No lo hubiéramos podido pagar. Pero es de los padres de German y, por mediación de él, nos hicieron un precio amigo. Ocupamos el 3º 2ª. German vivía en el 3º 1ª. Durante el tiempo que vivimos allí, muchos eran los días en que las dos puertas estaban abiertas. Como si una casa fuera la prolongación de la otra y viceversa. Comíamos en la nuestra porque cocinaba yo. Los cubatas los hacíamos en casa de él porque era soltero y tenía un buen almacén de alcohol. Las películas las mirábamos en nuestro salón porque las escogía yo. Las series en casa de German porque se las bajaba él. Dos pisos. Tres amigos. Una vida en común.
Aunque en el barrio no había mucho qué hacer, sí lo había en los alrededores y allí nos dirigíamos cuando queríamos desconectar. El desayuno a la derecha, en el Poblenou. El aperitivo, enfrente, en el Port Olímpic. Las cenas a la izquierda, en el Borne. Y así fuimos descubriendo una zona de la ciudad en la que antes de vivir prácticamente no habíamos puesto los pies más que en la cercana zona de la Barceloneta.
Pronto, tuvimos que compartir la casa con otro inquilino. Ese pedazo de carne llorón y glotón que se había venido a vivir con nosotros. Al principio, nos costó acostumbrarnos. Siempre habíamos estado solos, el Kalvo y yo. Teníamos espacio. Podíamos hacer planes. Improvisar. Salir.
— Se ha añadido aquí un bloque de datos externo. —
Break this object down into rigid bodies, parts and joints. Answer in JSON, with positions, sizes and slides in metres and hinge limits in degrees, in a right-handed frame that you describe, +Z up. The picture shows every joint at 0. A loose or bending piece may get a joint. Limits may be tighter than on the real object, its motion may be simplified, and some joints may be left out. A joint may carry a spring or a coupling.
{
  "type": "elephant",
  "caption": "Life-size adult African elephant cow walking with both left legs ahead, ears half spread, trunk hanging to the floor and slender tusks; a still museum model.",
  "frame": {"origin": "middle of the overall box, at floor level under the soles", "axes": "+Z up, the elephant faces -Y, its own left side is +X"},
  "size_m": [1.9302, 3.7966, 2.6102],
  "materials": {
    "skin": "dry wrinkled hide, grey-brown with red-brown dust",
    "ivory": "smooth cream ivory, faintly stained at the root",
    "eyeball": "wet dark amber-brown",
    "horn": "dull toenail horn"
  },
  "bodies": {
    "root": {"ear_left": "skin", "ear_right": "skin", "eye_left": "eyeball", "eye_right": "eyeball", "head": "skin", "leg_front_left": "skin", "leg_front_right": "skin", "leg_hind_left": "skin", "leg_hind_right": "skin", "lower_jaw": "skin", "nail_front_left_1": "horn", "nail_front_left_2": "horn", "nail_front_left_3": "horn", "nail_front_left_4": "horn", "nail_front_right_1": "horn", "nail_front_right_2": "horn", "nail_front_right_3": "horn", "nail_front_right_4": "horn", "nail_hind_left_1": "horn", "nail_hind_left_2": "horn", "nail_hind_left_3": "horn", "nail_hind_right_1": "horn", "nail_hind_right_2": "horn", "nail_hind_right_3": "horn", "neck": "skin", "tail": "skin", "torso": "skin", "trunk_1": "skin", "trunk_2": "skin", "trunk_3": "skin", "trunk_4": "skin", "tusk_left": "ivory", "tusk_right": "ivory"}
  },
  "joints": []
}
Dormir. Vaguear. Ahora, él siendo el más pequeño ocupaba el mayor espacio. Cuna, cochecito, bañera, hamaca, manta de juegos,… todo giraba en torno a su diminuta persona. Los horarios de comida, los de sueño, el fin de semana y la planificación de las vacaciones.
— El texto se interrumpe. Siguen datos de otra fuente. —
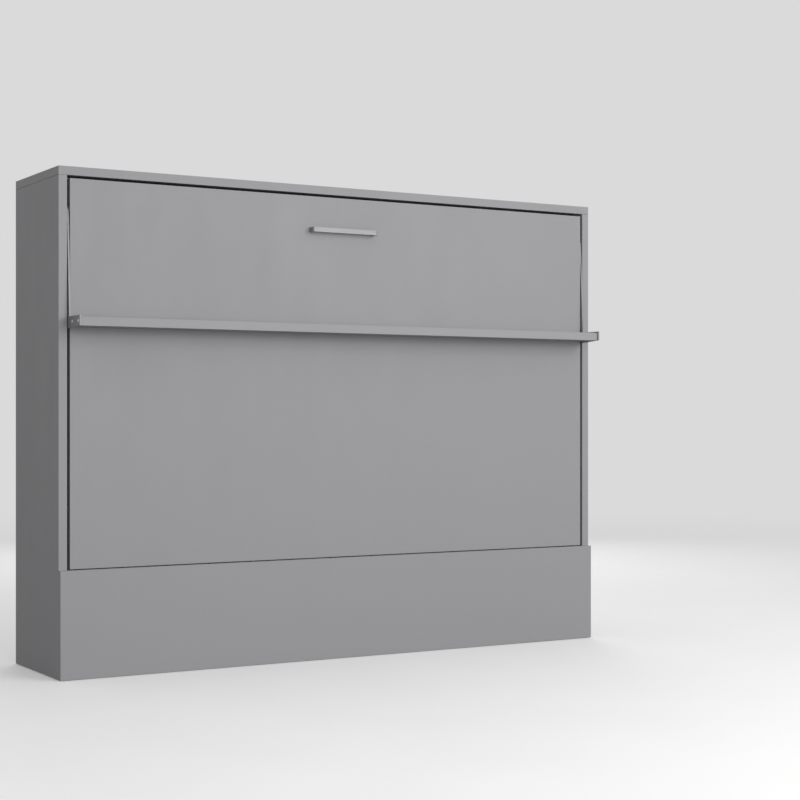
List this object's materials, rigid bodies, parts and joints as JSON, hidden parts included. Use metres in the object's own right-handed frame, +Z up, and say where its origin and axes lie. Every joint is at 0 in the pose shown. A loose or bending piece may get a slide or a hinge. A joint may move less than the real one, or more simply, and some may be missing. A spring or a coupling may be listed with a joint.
{
  "type": "murphy wall bed",
  "caption": "Horizontal wall bed: a grey cabinet whose front panel folds down with the bed, its long self-levelling shelf becoming the foot",
  "frame": {"origin": "centre of the whole footprint, on the floor", "axes": "+X along the wall, +Y into the wall, +Z up"},
  "size_m": [2.11, 0.545, 1.65],
  "materials": {
    "laminate": "matt grey melamine laminate",
    "birch": "satin birch",
    "nylon": "matt black nylon",
    "mattress_cover": "knitted quilted cover",
    "webbing": "woven webbing",
    "handle_metal": "brushed",
    "strut_paint": "satin black enamel",
    "rod_chrome": "polished",
    "zinc": "bright zinc plate",
    "plate_steel": "grey powder coat"
  },
  "bodies": {
    "cabinet": {"side_panel_left": "laminate", "side_panel_right": "laminate", "top_panel": "laminate", "plinth_panel": "laminate", "back_rail_top": "laminate", "back_rail_bottom": "laminate", "base_rail_front": "laminate", "floor_glides": "nylon", "cabinet_dowels": "birch", "corner_brackets": "zinc", "hinge_plate_left": "plate_steel", "hinge_plate_right": "plate_steel", "strut_bracket_left": "plate_steel", "strut_bracket_right": "plate_steel", "stop_bracket_left": "plate_steel", "stop_bracket_right": "plate_steel", "stop_pads": "nylon", "cabinet_screws": "zinc"},
    "bed": {"front_panel": "laminate", "bed_side_left": "laminate", "bed_side_right": "laminate", "bed_rail_top": "laminate", "bed_rail_bottom": "laminate", "slat_ledge_top": "birch", "slat_ledge_bottom": "birch", "centre_beam": "birch", "slats": "birch", "slat_caps": "nylon", "bed_dowels": "birch", "hinge_bush_left": "nylon", "hinge_bush_right": "nylon", "strut_stud_left": "plate_steel", "strut_stud_right": "plate_steel", "stud_screws": "zinc", "mattress": "mattress_cover", "strap_left": "webbing", "strap_right": "webbing", "strap_buckles": "nylon", "handle": "handle_metal", "handle_screws": "zinc", "leg_bolt_left": "zinc", "leg_bolt_right": "zinc", "leg_washers": "nylon"},
    "leg": {"shelf_board": "laminate", "leg_plate_left": "plate_steel", "leg_plate_right": "plate_steel", "shelf_bolts": "zinc"},
    "tube_left": {"strut_tube_left": "strut_paint"},
    "tube_right": {"strut_tube_right": "strut_paint"},
    "rod_left": {"strut_rod_left": "rod_chrome"},
    "rod_right": {"strut_rod_right": "rod_chrome"}
  },
  "joints": [
    {"name": "bed_fold", "type": "hinge", "parent": "cabinet", "child": "bed", "pos_m": [0, -0.0405, 0.477], "axis": [1, 0, 0], "range_deg": [0, 90], "stiffness_Nm_per_rad": 75, "springref_deg": -171.89},
    {"name": "leg_fold", "type": "hinge", "parent": "bed", "child": "leg", "pos_m": [0, -0.1385, 1.507], "axis": [1, 0, 0], "range_deg": [-90, 0]},
    {"name": "strut_swing_left", "type": "hinge", "parent": "cabinet", "child": "tube_left", "pos_m": [-1.0125, 0.0445, 0.83], "axis": [1, 0, 0], "range_deg": [0, 6.31]},
    {"name": "strut_slide_left", "type": "slide", "parent": "tube_left", "child": "rod_left", "axis": [0, -0.0282, -0.9996], "range_m": [-0.1797, 0]},
    {"name": "strut_swing_right", "type": "hinge", "parent": "cabinet", "child": "tube_right", "pos_m": [1.0125, 0.0445, 0.83], "axis": [1, 0, 0], "range_deg": [0, 6.31]},
    {"name": "strut_slide_right", "type": "slide", "parent": "tube_right", "child": "rod_right", "axis": [0, -0.0282, -0.9996], "range_m": [-0.1797, 0]}
  ],
  "couplings": [
    {"joint": "leg_fold", "follows": "bed_fold", "ratio": -1},
    {"joint": "strut_swing_left", "follows": "bed_fold", "ratio": 0.069939},
    {"joint": "strut_slide_left", "follows": "bed_fold", "m_per_rad": -0.11411},
    {"joint": "strut_swing_right", "follows": "bed_fold", "ratio": 0.069939},
    {"joint": "strut_slide_right", "follows": "bed_fold", "m_per_rad": -0.11411}
  ]
}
Cuando Terremoto cumplió seis meses volví a trabajar. Me acababan de encargar un documental y empecé a viajar. Salidas cortas, apenas tres o cuatro días, pero que me permitían aunque sólo fuera por un breve espacio de tiempo volver a sentirme como antes. Libre. Ligera. Sin más mochila que la de la cámara.
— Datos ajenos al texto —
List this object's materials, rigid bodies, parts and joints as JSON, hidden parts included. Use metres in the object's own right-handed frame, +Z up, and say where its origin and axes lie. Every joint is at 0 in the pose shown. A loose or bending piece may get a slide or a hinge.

No duró mucho. Justo cuándo empezaba con la edición el Kalvo llegó un día a casa, me sentó en el sofá y, muy serio, me lo soltó.
   —Me han ofrecido trabajo.   —¡Qué bien! —dije y me levanté de un salto —¡Por fin!   —Es en Tánger.—¿Cómo?—Que el curro es en Marruecos.—Ah… —conseguí pronunciar mientras volvía a tomar asiento. —¿Y cuándo empiezas?—En un par de meses.
Lo que continúa es historia. Cuatro años en Marruecos. Vida de expatriada. Otra hija y este blog.